> Written exercise
The data below is to be returned in full and exactly.

-- START Source data --

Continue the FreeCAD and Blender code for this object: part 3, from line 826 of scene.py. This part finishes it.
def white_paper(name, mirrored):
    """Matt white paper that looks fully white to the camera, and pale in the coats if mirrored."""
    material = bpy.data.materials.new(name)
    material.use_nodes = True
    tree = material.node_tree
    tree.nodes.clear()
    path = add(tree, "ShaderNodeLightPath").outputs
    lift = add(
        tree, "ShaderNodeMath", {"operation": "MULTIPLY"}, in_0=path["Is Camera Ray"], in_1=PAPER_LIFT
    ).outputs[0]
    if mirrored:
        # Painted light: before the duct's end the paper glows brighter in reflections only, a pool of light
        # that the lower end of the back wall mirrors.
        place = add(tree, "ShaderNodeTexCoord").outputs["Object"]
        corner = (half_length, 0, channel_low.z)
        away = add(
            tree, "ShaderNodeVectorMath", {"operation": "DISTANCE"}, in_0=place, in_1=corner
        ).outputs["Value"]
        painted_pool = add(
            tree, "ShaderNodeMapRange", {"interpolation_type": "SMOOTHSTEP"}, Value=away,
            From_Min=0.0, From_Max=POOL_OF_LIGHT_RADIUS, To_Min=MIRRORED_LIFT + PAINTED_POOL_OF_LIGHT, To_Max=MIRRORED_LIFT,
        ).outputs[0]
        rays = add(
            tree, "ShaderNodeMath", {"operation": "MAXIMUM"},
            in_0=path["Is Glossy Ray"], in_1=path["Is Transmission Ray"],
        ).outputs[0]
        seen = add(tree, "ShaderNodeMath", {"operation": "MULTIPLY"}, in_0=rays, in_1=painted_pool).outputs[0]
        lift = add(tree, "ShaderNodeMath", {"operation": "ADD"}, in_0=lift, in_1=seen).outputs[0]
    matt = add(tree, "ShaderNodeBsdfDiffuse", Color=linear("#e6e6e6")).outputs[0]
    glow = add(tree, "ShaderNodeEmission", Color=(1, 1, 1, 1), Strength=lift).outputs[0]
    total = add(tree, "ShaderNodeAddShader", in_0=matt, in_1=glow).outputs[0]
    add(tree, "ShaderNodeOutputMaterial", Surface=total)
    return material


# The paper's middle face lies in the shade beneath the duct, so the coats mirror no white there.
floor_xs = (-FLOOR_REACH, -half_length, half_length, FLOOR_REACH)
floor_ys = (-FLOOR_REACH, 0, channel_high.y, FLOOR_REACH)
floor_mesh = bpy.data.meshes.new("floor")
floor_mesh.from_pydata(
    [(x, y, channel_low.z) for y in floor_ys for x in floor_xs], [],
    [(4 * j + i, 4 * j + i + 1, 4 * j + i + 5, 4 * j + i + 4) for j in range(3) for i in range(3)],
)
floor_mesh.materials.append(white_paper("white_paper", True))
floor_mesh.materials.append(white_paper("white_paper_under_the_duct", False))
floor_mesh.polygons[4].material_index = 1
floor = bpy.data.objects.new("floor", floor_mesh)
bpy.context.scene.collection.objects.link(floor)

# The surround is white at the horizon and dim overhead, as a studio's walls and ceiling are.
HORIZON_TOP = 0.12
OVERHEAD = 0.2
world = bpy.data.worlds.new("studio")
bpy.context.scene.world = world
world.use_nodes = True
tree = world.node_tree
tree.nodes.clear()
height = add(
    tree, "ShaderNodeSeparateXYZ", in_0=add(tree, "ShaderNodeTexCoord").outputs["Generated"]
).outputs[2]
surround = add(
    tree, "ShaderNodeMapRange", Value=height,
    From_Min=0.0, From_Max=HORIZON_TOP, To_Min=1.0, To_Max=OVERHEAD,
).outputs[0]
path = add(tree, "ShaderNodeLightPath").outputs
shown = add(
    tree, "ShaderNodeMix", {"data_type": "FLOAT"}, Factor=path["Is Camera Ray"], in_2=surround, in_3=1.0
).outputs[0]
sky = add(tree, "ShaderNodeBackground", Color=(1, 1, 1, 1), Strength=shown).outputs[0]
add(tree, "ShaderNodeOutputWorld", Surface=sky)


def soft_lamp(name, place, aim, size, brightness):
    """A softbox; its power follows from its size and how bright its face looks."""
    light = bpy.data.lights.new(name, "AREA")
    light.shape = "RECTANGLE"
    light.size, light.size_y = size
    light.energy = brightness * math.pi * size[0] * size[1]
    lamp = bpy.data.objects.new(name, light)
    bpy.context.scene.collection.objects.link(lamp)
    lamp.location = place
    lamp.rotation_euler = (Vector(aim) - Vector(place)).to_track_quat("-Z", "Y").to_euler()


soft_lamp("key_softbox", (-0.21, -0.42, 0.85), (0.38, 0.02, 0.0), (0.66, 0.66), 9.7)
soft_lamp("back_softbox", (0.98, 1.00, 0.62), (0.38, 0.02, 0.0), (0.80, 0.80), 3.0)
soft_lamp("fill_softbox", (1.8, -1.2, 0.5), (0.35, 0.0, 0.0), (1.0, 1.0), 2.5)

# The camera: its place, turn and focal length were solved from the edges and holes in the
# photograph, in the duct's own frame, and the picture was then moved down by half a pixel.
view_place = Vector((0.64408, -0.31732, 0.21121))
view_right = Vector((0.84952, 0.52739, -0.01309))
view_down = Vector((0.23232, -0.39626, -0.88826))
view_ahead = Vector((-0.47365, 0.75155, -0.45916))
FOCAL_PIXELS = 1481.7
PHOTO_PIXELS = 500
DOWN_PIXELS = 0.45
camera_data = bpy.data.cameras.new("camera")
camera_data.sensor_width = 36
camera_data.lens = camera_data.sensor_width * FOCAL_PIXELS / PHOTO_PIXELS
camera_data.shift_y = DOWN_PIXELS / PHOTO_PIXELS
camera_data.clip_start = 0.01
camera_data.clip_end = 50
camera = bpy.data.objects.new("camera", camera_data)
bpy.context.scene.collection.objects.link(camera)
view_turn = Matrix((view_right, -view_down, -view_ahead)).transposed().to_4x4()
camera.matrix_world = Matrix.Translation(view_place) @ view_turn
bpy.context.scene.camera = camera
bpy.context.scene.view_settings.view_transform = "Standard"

-- END Source data --

> Complete response
Continue the FreeCAD and Blender code for this object: part 3, from line 826 of scene.py. This part finishes it.
def white_paper(name, mirrored):
    """Matt white paper that looks fully white to the camera, and pale in the coats if mirrored."""
    material = bpy.data.materials.new(name)
    material.use_nodes = True
    tree = material.node_tree
    tree.nodes.clear()
    path = add(tree, "ShaderNodeLightPath").outputs
    lift = add(
        tree, "ShaderNodeMath", {"operation": "MULTIPLY"}, in_0=path["Is Camera Ray"], in_1=PAPER_LIFT
    ).outputs[0]
    if mirrored:
        # Painted light: before the duct's end the paper glows brighter in reflections only, a pool of light
        # that the lower end of the back wall mirrors.
        place = add(tree, "ShaderNodeTexCoord").outputs["Object"]
        corner = (half_length, 0, channel_low.z)
        away = add(
            tree, "ShaderNodeVectorMath", {"operation": "DISTANCE"}, in_0=place, in_1=corner
        ).outputs["Value"]
        painted_pool = add(
            tree, "ShaderNodeMapRange", {"interpolation_type": "SMOOTHSTEP"}, Value=away,
            From_Min=0.0, From_Max=POOL_OF_LIGHT_RADIUS, To_Min=MIRRORED_LIFT + PAINTED_POOL_OF_LIGHT, To_Max=MIRRORED_LIFT,
        ).outputs[0]
        rays = add(
            tree, "ShaderNodeMath", {"operation": "MAXIMUM"},
            in_0=path["Is Glossy Ray"], in_1=path["Is Transmission Ray"],
        ).outputs[0]
        seen = add(tree, "ShaderNodeMath", {"operation": "MULTIPLY"}, in_0=rays, in_1=painted_pool).outputs[0]
        lift = add(tree, "ShaderNodeMath", {"operation": "ADD"}, in_0=lift, in_1=seen).outputs[0]
    matt = add(tree, "ShaderNodeBsdfDiffuse", Color=linear("#e6e6e6")).outputs[0]
    glow = add(tree, "ShaderNodeEmission", Color=(1, 1, 1, 1), Strength=lift).outputs[0]
    total = add(tree, "ShaderNodeAddShader", in_0=matt, in_1=glow).outputs[0]
    add(tree, "ShaderNodeOutputMaterial", Surface=total)
    return material


# The paper's middle face lies in the shade beneath the duct, so the coats mirror no white there.
floor_xs = (-FLOOR_REACH, -half_length, half_length, FLOOR_REACH)
floor_ys = (-FLOOR_REACH, 0, channel_high.y, FLOOR_REACH)
floor_mesh = bpy.data.meshes.new("floor")
floor_mesh.from_pydata(
    [(x, y, channel_low.z) for y in floor_ys for x in floor_xs], [],
    [(4 * j + i, 4 * j + i + 1, 4 * j + i + 5, 4 * j + i + 4) for j in range(3) for i in range(3)],
)
floor_mesh.materials.append(white_paper("white_paper", True))
floor_mesh.materials.append(white_paper("white_paper_under_the_duct", False))
floor_mesh.polygons[4].material_index = 1
floor = bpy.data.objects.new("floor", floor_mesh)
bpy.context.scene.collection.objects.link(floor)

# The surround is white at the horizon and dim overhead, as a studio's walls and ceiling are.
HORIZON_TOP = 0.12
OVERHEAD = 0.2
world = bpy.data.worlds.new("studio")
bpy.context.scene.world = world
world.use_nodes = True
tree = world.node_tree
tree.nodes.clear()
height = add(
    tree, "ShaderNodeSeparateXYZ", in_0=add(tree, "ShaderNodeTexCoord").outputs["Generated"]
).outputs[2]
surround = add(
    tree, "ShaderNodeMapRange", Value=height,
    From_Min=0.0, From_Max=HORIZON_TOP, To_Min=1.0, To_Max=OVERHEAD,
).outputs[0]
path = add(tree, "ShaderNodeLightPath").outputs
shown = add(
    tree, "ShaderNodeMix", {"data_type": "FLOAT"}, Factor=path["Is Camera Ray"], in_2=surround, in_3=1.0
).outputs[0]
sky = add(tree, "ShaderNodeBackground", Color=(1, 1, 1, 1), Strength=shown).outputs[0]
add(tree, "ShaderNodeOutputWorld", Surface=sky)


def soft_lamp(name, place, aim, size, brightness):
    """A softbox; its power follows from its size and how bright its face looks."""
    light = bpy.data.lights.new(name, "AREA")
    light.shape = "RECTANGLE"
    light.size, light.size_y = size
    light.energy = brightness * math.pi * size[0] * size[1]
    lamp = bpy.data.objects.new(name, light)
    bpy.context.scene.collection.objects.link(lamp)
    lamp.location = place
    lamp.rotation_euler = (Vector(aim) - Vector(place)).to_track_quat("-Z", "Y").to_euler()


soft_lamp("key_softbox", (-0.21, -0.42, 0.85), (0.38, 0.02, 0.0), (0.66, 0.66), 9.7)
soft_lamp("back_softbox", (0.98, 1.00, 0.62), (0.38, 0.02, 0.0), (0.80, 0.80), 3.0)
soft_lamp("fill_softbox", (1.8, -1.2, 0.5), (0.35, 0.0, 0.0), (1.0, 1.0), 2.5)

# The camera: its place, turn and focal length were solved from the edges and holes in the
# photograph, in the duct's own frame, and the picture was then moved down by half a pixel.
view_place = Vector((0.64408, -0.31732, 0.21121))
view_right = Vector((0.84952, 0.52739, -0.01309))
view_down = Vector((0.23232, -0.39626, -0.88826))
view_ahead = Vector((-0.47365, 0.75155, -0.45916))
FOCAL_PIXELS = 1481.7
PHOTO_PIXELS = 500
DOWN_PIXELS = 0.45
camera_data = bpy.data.cameras.new("camera")
camera_data.sensor_width = 36
camera_data.lens = camera_data.sensor_width * FOCAL_PIXELS / PHOTO_PIXELS
camera_data.shift_y = DOWN_PIXELS / PHOTO_PIXELS
camera_data.clip_start = 0.01
camera_data.clip_end = 50
camera = bpy.data.objects.new("camera", camera_data)
bpy.context.scene.collection.objects.link(camera)
view_turn = Matrix((view_right, -view_down, -view_ahead)).transposed().to_4x4()
camera.matrix_world = Matrix.Translation(view_place) @ view_turn
bpy.context.scene.camera = camera
bpy.context.scene.view_settings.view_transform = "Standard"